Specifically you are quoted as saying “The next man has got to be able to hold together the Anglican communion, and to stare down the loony left and the loony right on sexual questions”
Could you please clarify for our readers if you made that statement? If so, could you please specify who – whether individuals or organisations – you had in mind when you referred to a “loony left” and “loony right” and why you refer to them as “loony”?
(copy sent via church website contact form, Facebook and Fulcrum website)
I’ll let you know if we get a response. Should be interesting.
and it was! Stephen wrote promptly and with a very full and helpful response.
By the loony right and loony left I mean both those extremes on the issue of homosexuality who essentially refuse to engage with any perspective other than their own. On both extremes there are those who seem to regard any opposition or even questioning of their position on this issue as totally evil meaning that they see both dialogue and staying together in one church as pointless. I speak as someone who is conservative on the issue of homosexuality but who also believes the path towards resolution on this issue is not by ‘the pure’ separating off from ‘the evil’ (whichever way this is understood) but by those who claim to follow the God revealed in Jesus Christ staying together committed to loving, listening and learning from one another in the faith and hope that God will open our eyes to where all of us need to change and guide us to where the church needs to be. In the meantime we need clarity over what provinces/dioceses/churches should or shouldn’t just go ahead and do (however strongly they might feel they are right) which is why I remain such a supporter of the covenant. What I am saying is that the extreme voices on either poles, seemingly determined to wreck this process, shouldn’t be allowed to by the next Archbishop of Canterbury. He must hold his nerve and encourage the Anglican Communion and the vast majority who believe they do not have a monopoly on the truth to stay together, express our perspectives with complete frankness and honesty whilst listening carefully to different ones in the firm belief that God really can pull off the miracle of bringing the church to resolution on this issue.

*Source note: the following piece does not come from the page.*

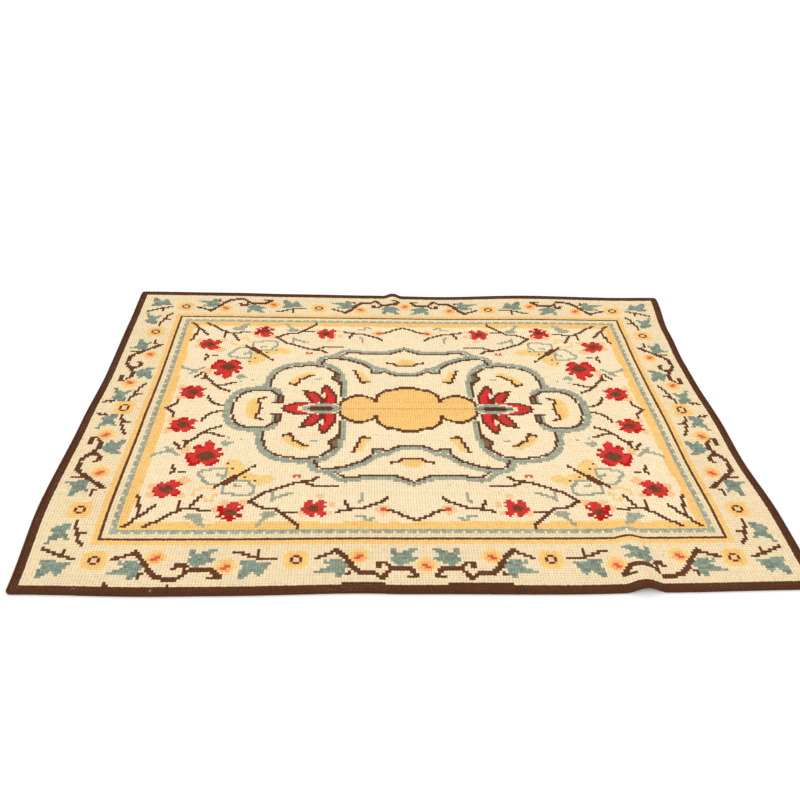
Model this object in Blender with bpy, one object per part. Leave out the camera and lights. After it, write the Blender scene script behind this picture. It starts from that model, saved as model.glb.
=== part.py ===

The reason I used the term loony is because I believe there are some who have become so obsessed by the issue of homosexuality that it has almost possessed them. It is possible to make any good thing into an idol and once we do this it starts controlling us and making us less fully human and sadly this comes over all too clearly when you read the comments and statements on those on both extremes of this issue. I don’t think it would be helpful to name individuals or organisations here but ask that those on both extremes of this debate look at some of the statements they have made and consider whether they are in danger of falling into this trap.

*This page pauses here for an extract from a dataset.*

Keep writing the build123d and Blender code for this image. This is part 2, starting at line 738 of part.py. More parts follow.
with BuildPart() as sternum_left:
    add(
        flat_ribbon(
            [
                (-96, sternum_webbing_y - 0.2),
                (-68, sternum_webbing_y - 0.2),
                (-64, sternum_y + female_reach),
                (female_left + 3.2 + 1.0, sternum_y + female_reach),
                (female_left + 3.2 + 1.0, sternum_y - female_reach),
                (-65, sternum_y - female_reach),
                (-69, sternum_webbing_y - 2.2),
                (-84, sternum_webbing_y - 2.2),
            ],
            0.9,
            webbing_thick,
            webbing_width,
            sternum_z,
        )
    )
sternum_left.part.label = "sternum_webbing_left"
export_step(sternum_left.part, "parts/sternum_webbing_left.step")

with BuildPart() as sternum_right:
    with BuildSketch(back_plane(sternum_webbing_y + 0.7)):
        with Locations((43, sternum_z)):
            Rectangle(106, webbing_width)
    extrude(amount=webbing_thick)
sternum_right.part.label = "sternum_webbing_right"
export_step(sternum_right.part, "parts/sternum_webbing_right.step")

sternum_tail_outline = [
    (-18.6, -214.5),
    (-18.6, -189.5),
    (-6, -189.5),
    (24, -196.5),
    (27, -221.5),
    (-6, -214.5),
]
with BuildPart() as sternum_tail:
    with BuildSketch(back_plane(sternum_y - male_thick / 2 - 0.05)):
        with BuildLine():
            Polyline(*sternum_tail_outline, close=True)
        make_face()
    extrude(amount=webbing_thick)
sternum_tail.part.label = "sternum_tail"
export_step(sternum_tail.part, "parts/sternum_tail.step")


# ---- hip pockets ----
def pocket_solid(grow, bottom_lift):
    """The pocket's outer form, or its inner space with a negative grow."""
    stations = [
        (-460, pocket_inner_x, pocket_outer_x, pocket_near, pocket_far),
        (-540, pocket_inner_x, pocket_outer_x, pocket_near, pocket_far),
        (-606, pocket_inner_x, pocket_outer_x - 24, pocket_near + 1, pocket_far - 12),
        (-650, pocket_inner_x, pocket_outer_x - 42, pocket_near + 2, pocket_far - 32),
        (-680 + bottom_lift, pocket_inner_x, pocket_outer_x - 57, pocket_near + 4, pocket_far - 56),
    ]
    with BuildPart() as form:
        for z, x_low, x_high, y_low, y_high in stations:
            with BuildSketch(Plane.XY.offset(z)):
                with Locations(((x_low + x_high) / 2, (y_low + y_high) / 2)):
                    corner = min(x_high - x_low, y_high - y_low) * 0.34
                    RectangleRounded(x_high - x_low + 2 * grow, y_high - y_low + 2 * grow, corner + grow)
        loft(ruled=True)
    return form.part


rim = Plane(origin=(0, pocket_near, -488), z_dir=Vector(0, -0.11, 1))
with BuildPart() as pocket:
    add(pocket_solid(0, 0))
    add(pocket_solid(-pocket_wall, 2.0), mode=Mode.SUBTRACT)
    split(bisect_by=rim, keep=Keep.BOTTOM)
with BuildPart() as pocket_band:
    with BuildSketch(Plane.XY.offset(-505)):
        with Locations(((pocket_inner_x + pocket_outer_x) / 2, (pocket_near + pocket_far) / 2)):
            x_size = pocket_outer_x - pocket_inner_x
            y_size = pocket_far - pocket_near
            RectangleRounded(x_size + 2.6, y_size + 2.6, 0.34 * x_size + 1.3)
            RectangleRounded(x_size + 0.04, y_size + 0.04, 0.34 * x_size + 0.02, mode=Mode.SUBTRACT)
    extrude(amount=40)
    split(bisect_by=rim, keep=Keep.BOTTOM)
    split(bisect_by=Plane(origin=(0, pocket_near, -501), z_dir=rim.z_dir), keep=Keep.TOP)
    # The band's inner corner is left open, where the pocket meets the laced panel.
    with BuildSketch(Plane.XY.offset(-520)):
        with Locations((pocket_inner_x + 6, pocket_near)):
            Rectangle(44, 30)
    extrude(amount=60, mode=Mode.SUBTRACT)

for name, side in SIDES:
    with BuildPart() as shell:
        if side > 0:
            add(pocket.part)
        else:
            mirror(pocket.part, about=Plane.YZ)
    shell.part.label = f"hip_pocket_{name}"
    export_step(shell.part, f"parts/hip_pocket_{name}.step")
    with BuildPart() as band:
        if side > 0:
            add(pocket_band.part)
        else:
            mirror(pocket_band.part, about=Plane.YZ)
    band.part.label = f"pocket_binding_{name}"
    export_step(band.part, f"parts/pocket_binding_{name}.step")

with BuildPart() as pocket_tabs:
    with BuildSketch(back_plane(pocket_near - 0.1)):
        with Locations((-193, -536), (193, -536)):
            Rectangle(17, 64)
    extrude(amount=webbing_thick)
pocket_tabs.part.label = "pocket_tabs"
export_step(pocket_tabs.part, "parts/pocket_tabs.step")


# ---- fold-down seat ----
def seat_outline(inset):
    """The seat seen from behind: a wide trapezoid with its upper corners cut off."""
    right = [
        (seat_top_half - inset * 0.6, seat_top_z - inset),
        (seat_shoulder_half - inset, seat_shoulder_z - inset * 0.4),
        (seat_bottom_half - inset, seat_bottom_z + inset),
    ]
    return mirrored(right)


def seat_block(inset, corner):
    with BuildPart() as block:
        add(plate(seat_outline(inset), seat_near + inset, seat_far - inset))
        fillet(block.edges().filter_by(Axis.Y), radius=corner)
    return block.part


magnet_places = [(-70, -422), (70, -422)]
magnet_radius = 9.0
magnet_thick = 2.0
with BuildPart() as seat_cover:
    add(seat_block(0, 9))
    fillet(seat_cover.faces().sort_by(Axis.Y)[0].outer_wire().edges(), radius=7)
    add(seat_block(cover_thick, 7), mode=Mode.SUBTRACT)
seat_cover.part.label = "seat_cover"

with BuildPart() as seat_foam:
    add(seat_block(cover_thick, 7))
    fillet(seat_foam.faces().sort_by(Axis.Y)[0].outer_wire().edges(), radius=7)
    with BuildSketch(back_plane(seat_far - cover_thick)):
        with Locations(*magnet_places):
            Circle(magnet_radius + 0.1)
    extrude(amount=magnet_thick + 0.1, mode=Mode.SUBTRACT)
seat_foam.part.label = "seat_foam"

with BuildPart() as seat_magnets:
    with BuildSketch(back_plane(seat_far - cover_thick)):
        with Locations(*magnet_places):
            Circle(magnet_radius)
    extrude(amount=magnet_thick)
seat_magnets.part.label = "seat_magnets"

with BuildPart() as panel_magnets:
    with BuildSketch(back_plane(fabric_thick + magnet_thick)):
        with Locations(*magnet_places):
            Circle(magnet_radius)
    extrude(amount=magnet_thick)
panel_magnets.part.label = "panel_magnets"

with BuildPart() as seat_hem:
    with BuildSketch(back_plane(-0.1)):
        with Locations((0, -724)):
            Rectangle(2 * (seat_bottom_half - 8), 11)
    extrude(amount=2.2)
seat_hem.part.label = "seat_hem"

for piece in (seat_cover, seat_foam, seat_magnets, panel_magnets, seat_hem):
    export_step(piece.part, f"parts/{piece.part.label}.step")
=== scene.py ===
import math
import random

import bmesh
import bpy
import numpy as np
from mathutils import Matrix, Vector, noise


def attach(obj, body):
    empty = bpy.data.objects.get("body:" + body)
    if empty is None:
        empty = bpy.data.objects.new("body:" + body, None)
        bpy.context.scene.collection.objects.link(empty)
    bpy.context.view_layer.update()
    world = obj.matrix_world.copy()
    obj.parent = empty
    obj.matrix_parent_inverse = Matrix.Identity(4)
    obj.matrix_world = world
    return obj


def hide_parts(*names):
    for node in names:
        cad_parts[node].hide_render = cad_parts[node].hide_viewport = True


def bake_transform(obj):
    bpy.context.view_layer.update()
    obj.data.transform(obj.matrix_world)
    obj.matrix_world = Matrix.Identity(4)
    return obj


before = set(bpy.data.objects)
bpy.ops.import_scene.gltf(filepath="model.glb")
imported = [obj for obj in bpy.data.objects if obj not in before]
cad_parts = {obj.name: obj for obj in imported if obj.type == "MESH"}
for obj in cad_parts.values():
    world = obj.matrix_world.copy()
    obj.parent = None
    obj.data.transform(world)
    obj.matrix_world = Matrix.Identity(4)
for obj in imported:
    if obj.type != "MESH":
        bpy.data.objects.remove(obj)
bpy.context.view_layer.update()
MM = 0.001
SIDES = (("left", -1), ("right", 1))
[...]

One may or may not agree with Stephen’s assessment but it’s a very thorough response. Nevertheless, he has made some pretty serious charges and I don’t think it’s hard to see where he intended them to fall. So I’ve asked one more set of questions to clarify:
Stephen, many thanks for your prompt reply and for the detail of it which I know our readers will appreciate.
I understand that you are reluctant to name names but it seems to me you very clearly intend to label a number of organisations such as,
Anglican Mission in England
For clarity would you confirm if you had these specific bodies in mind as “loony” and “extreme”?

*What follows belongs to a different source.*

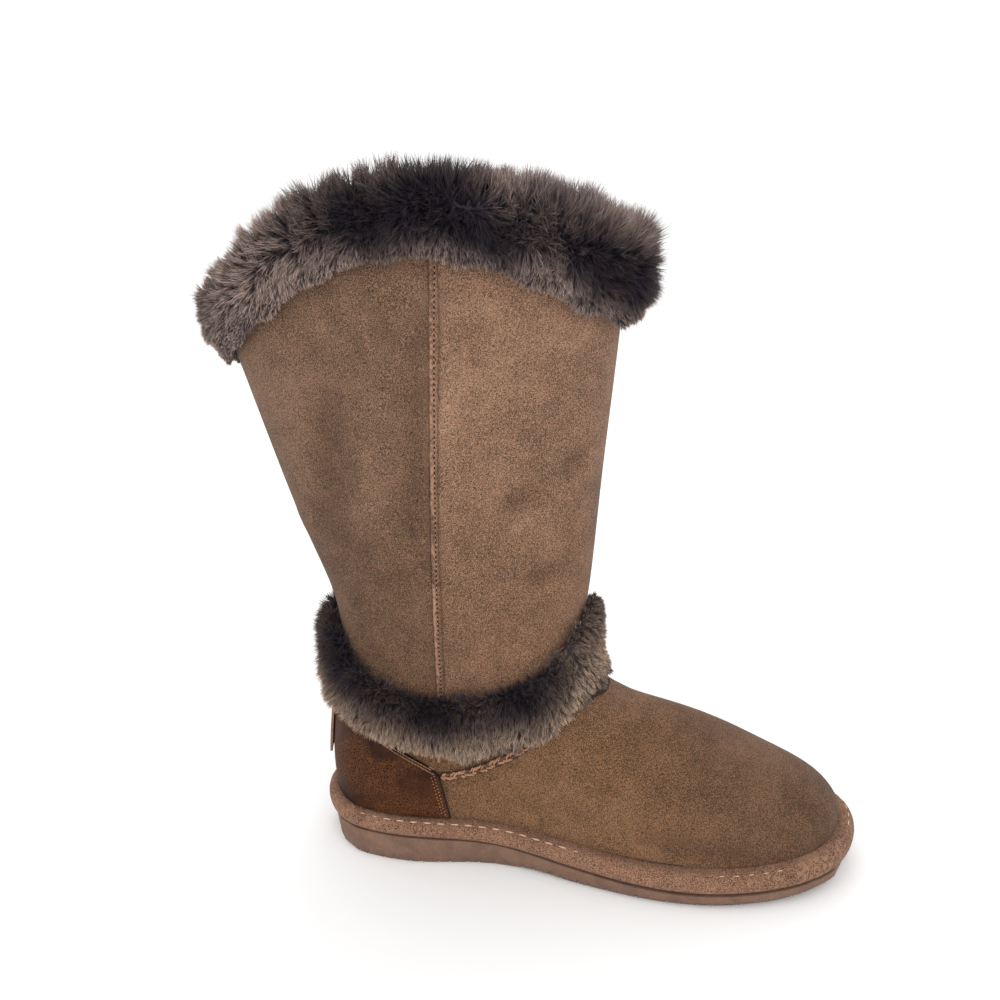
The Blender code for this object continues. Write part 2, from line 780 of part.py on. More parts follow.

If not, then could you more generally help our readers understand which groups seeking influence might be considered more “right” or “left” of them, even if you would not label them “loony” or “extreme”?
and one more response from Stephen,
Like all bodies those listed include some who are far more interested in dialogue and holding the Anglican Communion together than others. It would be foolhardy of me to stereotype entire organisations when they all contain considerable diversity. But the problem is that it tends to be the extreme voices within them that are heard.
Just to clarify, I am on ‘the right’ on this issue but believe that those on the non extreme ‘left’ also have perspectives that I need to learn from. This is not least because I am increasingly convinced that the ‘right’ and ‘left’ on this issue are probably asking rather different questions from one another in regard to homosexuality and that if we can clarify these different questions and starting points through dialogue and continued relationship, there is the very real chance of progress. But time for the moment prevents me from opening this up further.
Below is the link to an article that I recently wrote which, I believe, has some relevance here.
Stephen’s linked article is interesting. It likens the ability of these many and varied groups to work together to a game of cricket where the pace of the game, slow as it is, enables us to listen more carefully and, well, work together.
And this is, ultimately, the flaw in Stephen’s and Fulcrum’s approach. It genuinely thinks we’re all on the same team. So when, in an earlier response, he writes,
…those who claim to follow the God revealed in Jesus Christ staying together committed to loving, listening and learning from one another in the faith and hope that God will open our eyes to where all of us need to change and guide us to where the church needs to be…
he/they assume that theological liberals who consistently deny basic tenets of the faith, let alone plough a strange furrow on human sexuality, are somehow followers of God in Christ. Now we note the careful language “claim to follow” but the basic principle is the basic mistake – they’re not Christian and that’s the whole problem. Again, in his Cricket article we read,
…a team comprising clergy who in numerous ways seemed poles apart were able to work together brilliantly, and to show consistently how a united body can be much greater than the sum of its parts.
At the heart of the gospel is God’s making one, united people, marked out by faith in Jesus, and by love for one another, using their different gifts and insights to work for him together.
on the assumption that those who deny the gospel and the revelation of Christ in the Scriptures (let alone the surety of that Scriptural revelation in general) and still part of the team and we just need to learn to play together better. It’s nonsense. There’s actually a far better cricketing analogy that can be used and has already been used to great effect.
It is rather like sending your opening batsmen to the crease only for them to find, the moment the first balls are bowled, that their bats have been broken before the game by the team captain.
Let’s be under no illusions, friends. In Kuhrt’s own diocese of Southwark the captain is bad enough, but for us to put up with bat-breaking leadership of the sort we’ve had with Williams from the next person to sit on Augustine’s Chair – well, decide for yourself who it is that’s loony.